Nereden sızdığını bulmaya çalıştık ama nafile. Bir de albüm 2010 albümü olmasına rağmen 2009 diye yazmışlar bu beni en çok üzen şey oldu albüm daha çıkmadan bir sene yaşlandı bu adamlar yüzünden.

 

- Sizi yıllardır özellikle sahnede dinleyenler için büyük bir heyecan olmalı bu çalışma, peki tepkiler gelmeye başladı mı, nasıl karşılandı bu çalışma? Bu albüm adına yapmak istedikleriniz neler? Örneğin klip hazırlanacak mı ya da konserler - sahneler planlandı mı?

- İlk konserim ve imza günüm 17 Ocak tarihinde İçerenköy Carrefoursa’da oldu. Tepkiler çok iyi ilk hafta olmasına rağmen satışlar yüksek. Şu an ‘’Günahkar’’  parçasına klip çekiyoruz, inşallah iki haftaya televizyon kanallarında seyredeceğiz.

Sahnede pek bir değişme olmadı aslında eskiden de ara sıra bestelerimi sahnede söylerdim şimdi de aynı. Ama insanların beni dinlemeye geldiklerinde çantalarından albümlerimi çıkartıp benden imzalamamı istemeleri çok hoşuma gidiyor.

Menajerim Burhan Şen şu anda çeşitli konserler, imza günleri ve sahne çalışmaları ayarlıyor. İnşallah çok konser yaparız.

- Uzun bir zamandır müziğin içinden biri olarak müzikte başarılı olmanın kriterleri nelerdir? Kalıcılığı yakalayabilmesi adına bir müzisyenin neleri kendisine hedef alması gerekir bu anlamda?

- Ben müziğin her şeyini biliyorum. Notasından tutun da mix, mastering’e kadar. Enstrümanları tanıyorum, sesimi nasıl kullanacağımı, nasıl beste yapılır sonra nasıl düzenlenir biliyorum. Gerekirse kendi albümüme davul da çalarım bas da, klavye de sonra onu kaydeder ve düzenlerim. Sahnede nasıl giyinilir, nasıl durulur ve hangi şarkıyı söylerseniz seyirci coşar bunları da bilirim.

İşte bütün bunlar kalıcı olmamı sağlar . Gençlere tavsiyem yarım yamalak iş yapmasınlar yoksa yarı yolda kalırlar.

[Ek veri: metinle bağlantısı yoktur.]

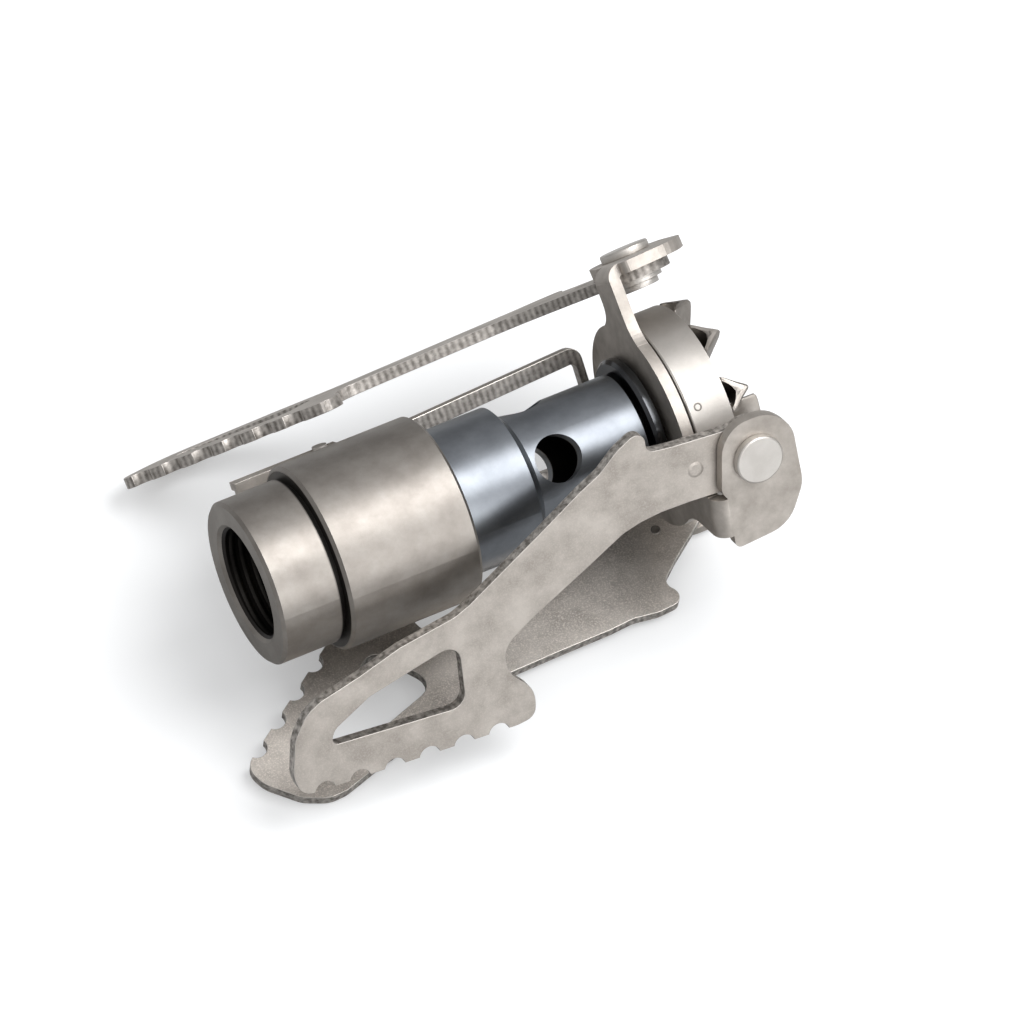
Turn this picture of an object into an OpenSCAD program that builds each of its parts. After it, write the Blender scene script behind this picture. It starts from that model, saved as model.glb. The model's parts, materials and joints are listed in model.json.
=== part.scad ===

- Dünden bugüne kimleri dinlediniz peki, kim sizi müzikleri ile her zaman kendini sevdirdi? Özel olarak gerçekleştirmeyi istediğiniz bir proje ya da çalışmayı istediğiniz müzisyen var mı? Hayatın bundan sonraki anlarında sizinle nerelerde karşılaşabiliriz?

- En çok tuttuğum müzik adamı Yanni’dir. Ondan sonra Hans Zimmer’in çalışmaları hoşuma gidiyor . Bu iki birbirinden değerli müzik adamıyla oturup bir şeyler yapmak çok hoşuma giderdi.

- Ve son olarak müziğin sustuğu yerde nasıl bir portre var karşımızda? Hayatın başka hangi tatları sizin özeliniz, sizin keyfiniz peki?

- Doğa sporlarına merakım var, yeşil alanları denizi dağları severim. Motosikletimle uzun yol yapıp çadır kurmak, kamp yaptığım bölgelerde tarihi yerleri gezmek hoşuma gider. Spor araba merakım var bir de. Çabuk hızlanan Cabrio arabaları severim, o yüzden arabamı sürekli modifiye ediyorum. O benim oyuncağım gibi yoğun trafikte bile sıkılmadığım bir araba. İçinde DVD player ve 2000 watt’lık müzik sistemi var. Bestelerimin çoğunu arabamda yüksek sesle dinlerim.Birde teknoloji delisiyimdir yeni çıkan her türlü teknolojik ürünü alır kullanırım.

- Yeni albüm adına tekrar başarılar dilerim ve bu keyifli söyleşi için çok teşekkür ederim. Yeniden görüşmek üzere.

- Ben çok teşekkür ediyorum bu keyifli söyleşi için.